Болевая точка: Воскреси меня для себя - стр. 18
Я работала быстро, на адреналине, полностью отключив эмоции. Стежок за стежком. Прокол, протягивание нити, узел. Мои пальцы, привыкшие к тонкой работе с позвонками и суставами, двигались уверенно и точно. Я была так близко к нему, что чувствовала жар его кожи, видела каждую каплю пота, выступившую на висках. Запах его тела – смесь крови, пота, дорогого парфюма и чего-то ещё, первобытного, чисто мужского, – забивался в ноздри, кружил голову. Запах опасности.

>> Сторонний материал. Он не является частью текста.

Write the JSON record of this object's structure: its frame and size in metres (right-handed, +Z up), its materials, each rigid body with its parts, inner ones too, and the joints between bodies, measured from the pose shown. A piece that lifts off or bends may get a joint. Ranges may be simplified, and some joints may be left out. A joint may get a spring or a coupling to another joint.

На середине работы он вдруг открыл глаза.
Взгляд был мутным, не сфокусированным, полным боли и недоумения. Но он смотрел прямо на меня. Его губы шевельнулись.
– Ты…
– Я, – отрезала я, не прекращая работы. – Лежи смирно. Иначе рискуешь остаться без селезёнки. Я не хирург, штопаю как умею.

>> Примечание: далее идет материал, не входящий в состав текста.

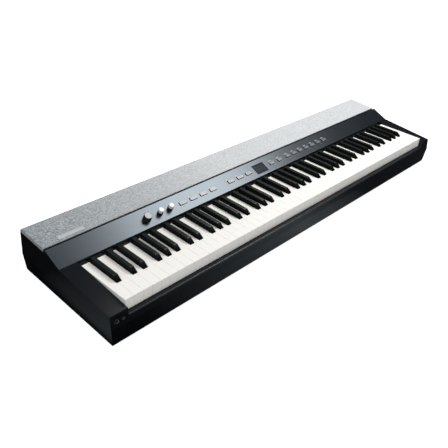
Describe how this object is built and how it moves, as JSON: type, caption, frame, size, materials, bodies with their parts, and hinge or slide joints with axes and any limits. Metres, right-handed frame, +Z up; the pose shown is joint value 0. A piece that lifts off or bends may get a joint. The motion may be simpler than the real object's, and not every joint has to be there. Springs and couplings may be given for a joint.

Он снова попытался что-то сказать, и в этот момент его тело рефлекторно дёрнулось. Игла едва не соскользнула, опасно приблизившись к краю рваной раны.
Меня накрыло волной холодной ярости. Профессиональной злости на пациента, который мешает себя спасать.
Я наклонилась к самому его уху, так близко, что мои волосы коснулись его щеки. Мой голос был тихим, но, я знала, он пробирал до костей.
– Ещё раз дёрнешься – пришью твою руку к ноге, будешь всю жизнь здороваться, как пионер. Ты меня понял, Хасаев?
Я впервые назвала его по фамилии. И увидела, как в его помутневших тёмных глазах что-то щёлкнуло. Узнавание. Осознание. Он медленно закрыл глаза и обмяк. Больше он не мешал. Просто лежал, стиснув зубы так, что на скулах ходили желваки, и терпел.
Я закончила через вечность, которая на самом деле была, наверное, минутами двадцатью. Наложила тугую повязку из разорванной наволочки. Мои руки дрожали от перенапряжения. Спина гудела. Вся моя пижама, волосы, лицо – всё было в его крови.
Я отошла от дивана и, шатаясь, добрела до кресла. Рухнула в него, чувствуя, как уходит адреналин, оставляя после себя звенящую пустоту и дикую усталость.
Руслан всё ещё стоял над братом, как верный пёс.
– Он… он будет жить?
– Будет, – хрипло ответила я. – Если не подхватит заражение крови от моих нестерильных инструментов и шёлковых ниток. Первые сутки – самые важные. Нужен покой. И антибиотики. Которых у меня нет.
Я закрыла глаза. Картина последних часов пронеслась перед ними калейдоскопом: авария, угрозы, кровь, боль, его тело под моими руками…
Я стала соучастницей. Я укрыла преступников. Я оказала им помощь, не сообщив в полицию. Одной этой ночи было достаточно, чтобы моя размеренная, правильная жизнь полетела ко всем чертям.
Маркиз, решив, что самое страшное позади, неслышно спрыгнул с кресла и подошёл ко мне. Он запрыгнул на колени, свернулся тяжёлым, тёплым клубком и громко замурчал, пытаясь своим вибрато привести хозяйку в чувство. Я уткнулась лицом в его густую, пахнущую пылью и домом шерсть.
– Что же я наделала, Маркиз? – прошептала я в его пушистое ухо.
Кот в ответ лишь мурлыкнул громче, будто говоря: «Ты сделала то, что должна была. А теперь дай мне тунца за моральный ущерб».
Я подняла голову и посмотрела на них. Два брата. Два хищника из другого, жестокого мира, которые ворвались в мою жизнь и перевернули её с ног на голову. Один спал тревожным сном, другой лежал без сознания, залатанный мной на живую нитку.
«Утром я их выгоню», – твёрдо решила я. – «Выгоню и забуду, как страшный сон».